Each TCM transaction has two timestamps: a lower bound (lb) which denotes the smallest logical time the transaction could commit, and an upper bound (ub) which denotes the largest logical time the transaction could commit. If lb and ub cross (i.e. lb becomes larger than ub), then the transaction must immediately abort, because a conflict cycle will occur if the transaction commits. During the execution of the transaction, the lb and ub are adjusted dynamically according to the execution of concurrent transactions. We next discuss how transactional operations are handled in detail.

On transaction begin, lb is initialized to the current time, and ub is initialized to +∞. The source of “current time” can either be a real time clock with sufficient precision, or a software counter that is atomically incremented after every timestamp read. Note that this is different from some data-driven timestamping schemes, where the lb is initialized to zero, and will be adjusted according to the rts or wts of data items it accesses as a means of serializing committed transactions. In TCM, transactions do not serialize against committed transactions using rts or wts. Instead, the transaction is assigned a timestamp that allows it to access the most current snapshot of the state, which can be only increased but not decreased.

On transactional read, the TCM traverses the version chain beginning from the most up-to-date version towards older versions. The first version whose timestamp is less than the lb of the transaction during the traversal will be used to fulfill the read operation. This way, we are guaranteed that the transaction can always access a consistent snapshot at logical time lb. A soft read lock is also acquired to ensure that later writing transactions on this item will serialize with the current transaction, as we will show later.

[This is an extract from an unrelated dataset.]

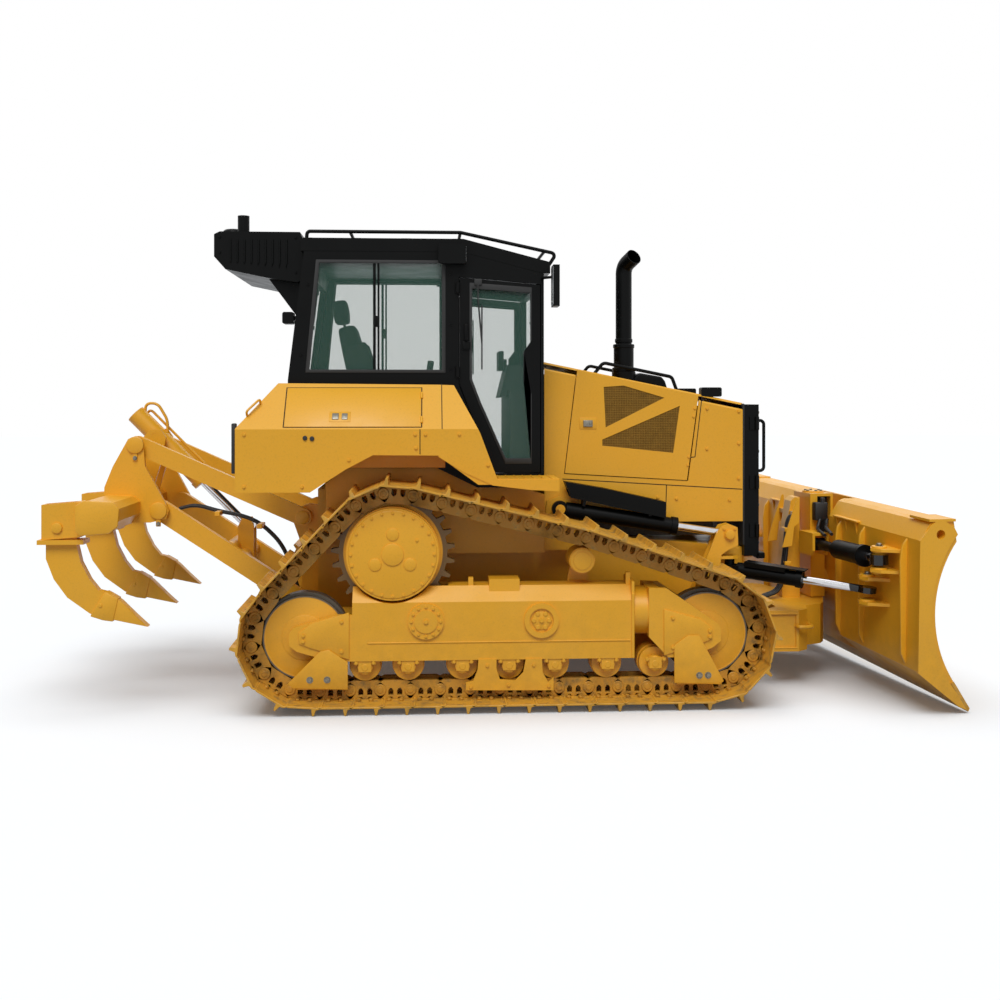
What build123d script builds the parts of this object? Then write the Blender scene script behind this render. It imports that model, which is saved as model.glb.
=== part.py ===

If a conflicting lock mode has already been acquired by another transaction (i.e. a writer transaction), the current transaction will try to resolve the conflict eagerly by adjusting either its timestamp or the timestamp of the other transaction. TCM maintains a lock manager that operates exactly the same as an ordinary lock manager except that it does not always block. On a conflict, the lock manager returns the list of transactions that are incompatible with the current requestor, which will be used for the next step of conflict resolution. In most cases, the reader transaction should be able to serialize before uncommitted writes by forcing the writer transaction’s lb to shrink (and also lowering its ub), after which the reader could proceed without blocking. If the above is not possible, then the reader transaction will fall back and serialize after the uncommitted write by adjusting its lb to a higher value (and also lowering the other transaction’s ub). The transaction will then be blocked, because in order to access the uncommitted data item, the writer transaction must commit first. There are very rare cases when the reader and writer transactions’ interval are identical. The reader must abort in this case, because there is no way to serialize.

On transactional write, the TCM buffers dirty data in a transactional-local area. The data item is also write locked. The lock manager returns the list of conflicting lock holders, if any. If the write operation conflicts with any other running transaction, the current transaction will try to serialize against them by adjusting intervals. There are two cases two consider. First, if the current transaction conflicts with an uncommitted read, the former will try to serialize after the reader, as the latter does not observe the uncommitted write value. This is done whenever possible by raising the lb of the current transaction (and also lowering the ub of the reading transaction). Otherwise, the write transaction serializes before the reader transaction using similar adjustments to the lb and ub, after blocking and waiting the reader to commit first. In the second case, the lock holder is a writing transaction. The current transaction can only choose to serialize after it, and then block. If serialization is not possible, the current transaction immediately aborts, because TCM does not allowing write operations to be serialized before another uncommitted write.

On transaction commit, no extra validation is required, because the CC scheme detects and resolves conflicts eagerly. The transaction simply tests whether its interval is still valid, and if it is, writes back all dirty values by creating new versions. The commit timestamp is chosen as the earliest possible timestamp in the interval.

After the transaction commits, the soft locks must not be immediately released. This is because future reads and writes may still have to serialize against committed operations. Delayed lock release is required as a compensate for lacking read timestamps. For example, assume transaction A reads version 90, and commits at 100. If another transaction B wishes to write a value, the timestamp of B must at least be 101, because A did not read the value written by B and hence is serialized before B. If A removes the soft read lock after it commits, there is no way for B to know that it could not use a timestamp between 90 and 100. If B eventually commits at 95, serializability is violated. To garbage collect soft locks on data items, the TCM must make sure that the soft lock is only removed when it can no longer affect the interval of active and future transactions. For soft read locks, the TCM removes it anytime after the global lock that is used to dispense lb on transaction begin is larger than the committed transaction’s commit time. This is safe because no transaction after this point will commit with a timestamp smaller than the committed read timestamp.